Begin RECORDS FOR THE EXERCISE

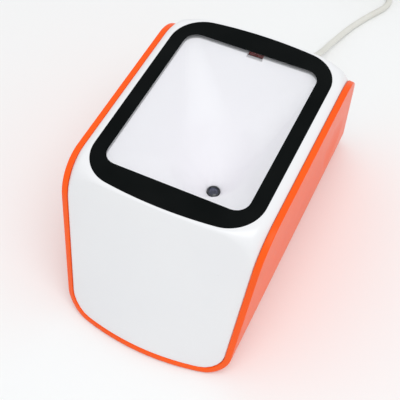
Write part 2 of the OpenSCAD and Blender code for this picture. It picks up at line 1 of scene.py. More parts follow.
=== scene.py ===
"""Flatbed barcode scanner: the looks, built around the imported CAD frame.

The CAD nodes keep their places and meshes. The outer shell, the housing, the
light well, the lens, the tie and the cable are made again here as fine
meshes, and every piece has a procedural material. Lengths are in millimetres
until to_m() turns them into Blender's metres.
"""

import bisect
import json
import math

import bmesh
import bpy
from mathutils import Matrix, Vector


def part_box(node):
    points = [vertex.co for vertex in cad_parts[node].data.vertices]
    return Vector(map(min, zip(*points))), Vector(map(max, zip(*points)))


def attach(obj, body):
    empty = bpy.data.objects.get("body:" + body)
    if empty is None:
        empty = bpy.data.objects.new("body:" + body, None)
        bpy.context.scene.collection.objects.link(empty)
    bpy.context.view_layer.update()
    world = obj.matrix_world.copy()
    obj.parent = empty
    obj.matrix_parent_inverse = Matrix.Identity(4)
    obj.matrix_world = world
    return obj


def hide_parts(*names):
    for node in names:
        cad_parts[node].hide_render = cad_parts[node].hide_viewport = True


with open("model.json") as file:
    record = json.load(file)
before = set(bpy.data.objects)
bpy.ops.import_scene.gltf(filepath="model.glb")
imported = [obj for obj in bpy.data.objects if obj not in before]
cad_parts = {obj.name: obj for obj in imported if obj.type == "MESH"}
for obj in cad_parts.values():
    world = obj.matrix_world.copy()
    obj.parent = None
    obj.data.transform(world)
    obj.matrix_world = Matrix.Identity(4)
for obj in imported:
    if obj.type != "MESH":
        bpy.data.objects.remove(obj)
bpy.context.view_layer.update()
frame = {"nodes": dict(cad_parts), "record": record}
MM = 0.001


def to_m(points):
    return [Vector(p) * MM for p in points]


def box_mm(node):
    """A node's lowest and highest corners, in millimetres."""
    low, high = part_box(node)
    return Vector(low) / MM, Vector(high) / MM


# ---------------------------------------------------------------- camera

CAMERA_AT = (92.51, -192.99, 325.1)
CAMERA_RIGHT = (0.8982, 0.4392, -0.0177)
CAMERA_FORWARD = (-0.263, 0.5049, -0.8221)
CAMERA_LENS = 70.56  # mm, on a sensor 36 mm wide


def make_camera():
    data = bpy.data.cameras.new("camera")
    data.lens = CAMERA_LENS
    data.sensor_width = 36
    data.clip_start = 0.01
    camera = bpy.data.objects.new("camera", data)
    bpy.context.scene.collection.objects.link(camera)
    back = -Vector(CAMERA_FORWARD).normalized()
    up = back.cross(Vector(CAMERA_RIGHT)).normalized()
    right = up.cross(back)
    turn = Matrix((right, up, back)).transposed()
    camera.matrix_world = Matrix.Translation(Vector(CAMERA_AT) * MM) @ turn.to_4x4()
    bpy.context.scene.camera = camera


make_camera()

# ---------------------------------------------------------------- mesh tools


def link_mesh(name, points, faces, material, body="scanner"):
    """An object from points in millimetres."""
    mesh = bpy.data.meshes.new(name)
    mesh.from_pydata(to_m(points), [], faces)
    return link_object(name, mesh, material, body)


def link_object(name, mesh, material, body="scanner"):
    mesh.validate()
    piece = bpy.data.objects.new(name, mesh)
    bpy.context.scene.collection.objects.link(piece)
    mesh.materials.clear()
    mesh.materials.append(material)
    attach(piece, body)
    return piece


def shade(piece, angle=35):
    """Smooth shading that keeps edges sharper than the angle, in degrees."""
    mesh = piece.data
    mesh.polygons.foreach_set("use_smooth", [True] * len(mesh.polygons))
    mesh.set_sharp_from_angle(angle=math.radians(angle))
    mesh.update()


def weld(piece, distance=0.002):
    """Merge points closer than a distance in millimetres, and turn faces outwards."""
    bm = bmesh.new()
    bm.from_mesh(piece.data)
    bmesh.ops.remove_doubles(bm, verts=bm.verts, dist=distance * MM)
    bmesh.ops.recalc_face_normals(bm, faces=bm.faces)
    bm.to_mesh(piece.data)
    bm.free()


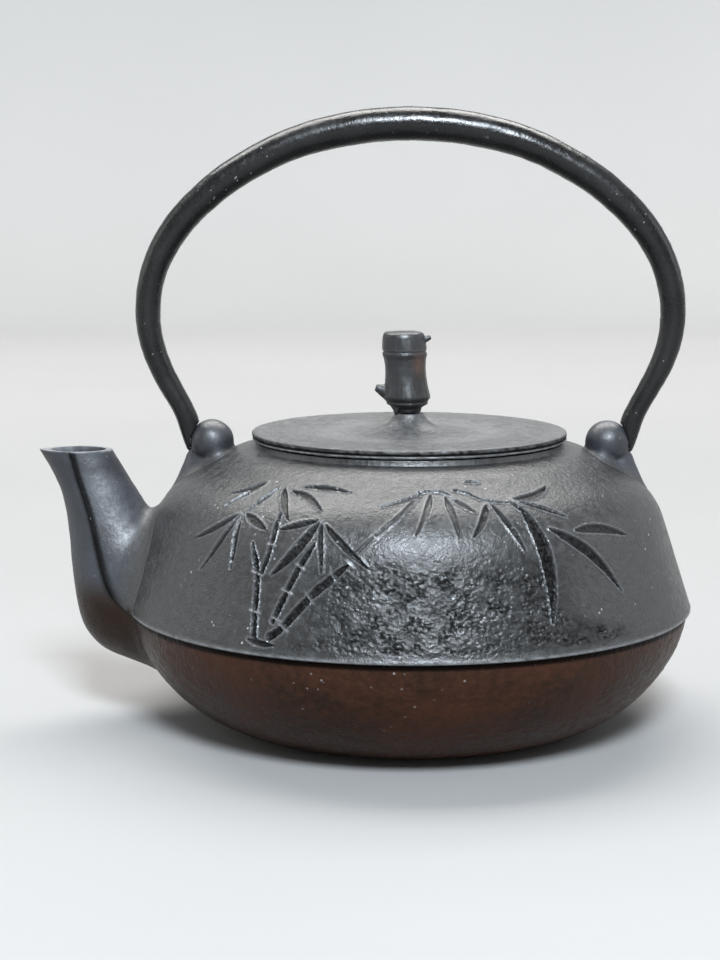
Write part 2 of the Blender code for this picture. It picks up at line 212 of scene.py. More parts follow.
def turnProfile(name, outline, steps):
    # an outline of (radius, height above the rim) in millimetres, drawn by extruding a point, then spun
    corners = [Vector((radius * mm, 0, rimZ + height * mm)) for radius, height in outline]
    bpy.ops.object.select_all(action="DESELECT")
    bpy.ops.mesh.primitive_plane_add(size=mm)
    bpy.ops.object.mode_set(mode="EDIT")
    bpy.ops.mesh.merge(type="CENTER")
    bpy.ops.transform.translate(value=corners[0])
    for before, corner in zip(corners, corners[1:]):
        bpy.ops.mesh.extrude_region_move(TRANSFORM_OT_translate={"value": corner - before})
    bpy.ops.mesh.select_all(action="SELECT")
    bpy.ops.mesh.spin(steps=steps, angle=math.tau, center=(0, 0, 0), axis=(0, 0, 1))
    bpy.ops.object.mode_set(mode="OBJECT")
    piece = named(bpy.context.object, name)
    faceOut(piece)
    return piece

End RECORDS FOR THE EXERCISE

* YOUR INSTRUCTIONS *
Restate, word for word and with nothing added, the lines from the first line of the listing through the one where "for node in" stands.

* CORRECT ANSWER *
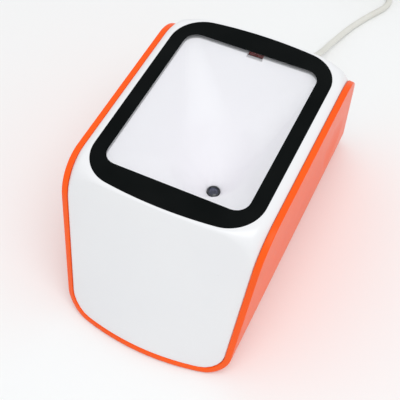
Write part 2 of the OpenSCAD and Blender code for this picture. It picks up at line 1 of scene.py. More parts follow.
=== scene.py ===
"""Flatbed barcode scanner: the looks, built around the imported CAD frame.

The CAD nodes keep their places and meshes. The outer shell, the housing, the
light well, the lens, the tie and the cable are made again here as fine
meshes, and every piece has a procedural material. Lengths are in millimetres
until to_m() turns them into Blender's metres.
"""

import bisect
import json
import math

import bmesh
import bpy
from mathutils import Matrix, Vector


def part_box(node):
    points = [vertex.co for vertex in cad_parts[node].data.vertices]
    return Vector(map(min, zip(*points))), Vector(map(max, zip(*points)))


def attach(obj, body):
    empty = bpy.data.objects.get("body:" + body)
    if empty is None:
        empty = bpy.data.objects.new("body:" + body, None)
        bpy.context.scene.collection.objects.link(empty)
    bpy.context.view_layer.update()
    world = obj.matrix_world.copy()
    obj.parent = empty
    obj.matrix_parent_inverse = Matrix.Identity(4)
    obj.matrix_world = world
    return obj


def hide_parts(*names):
    for node in names:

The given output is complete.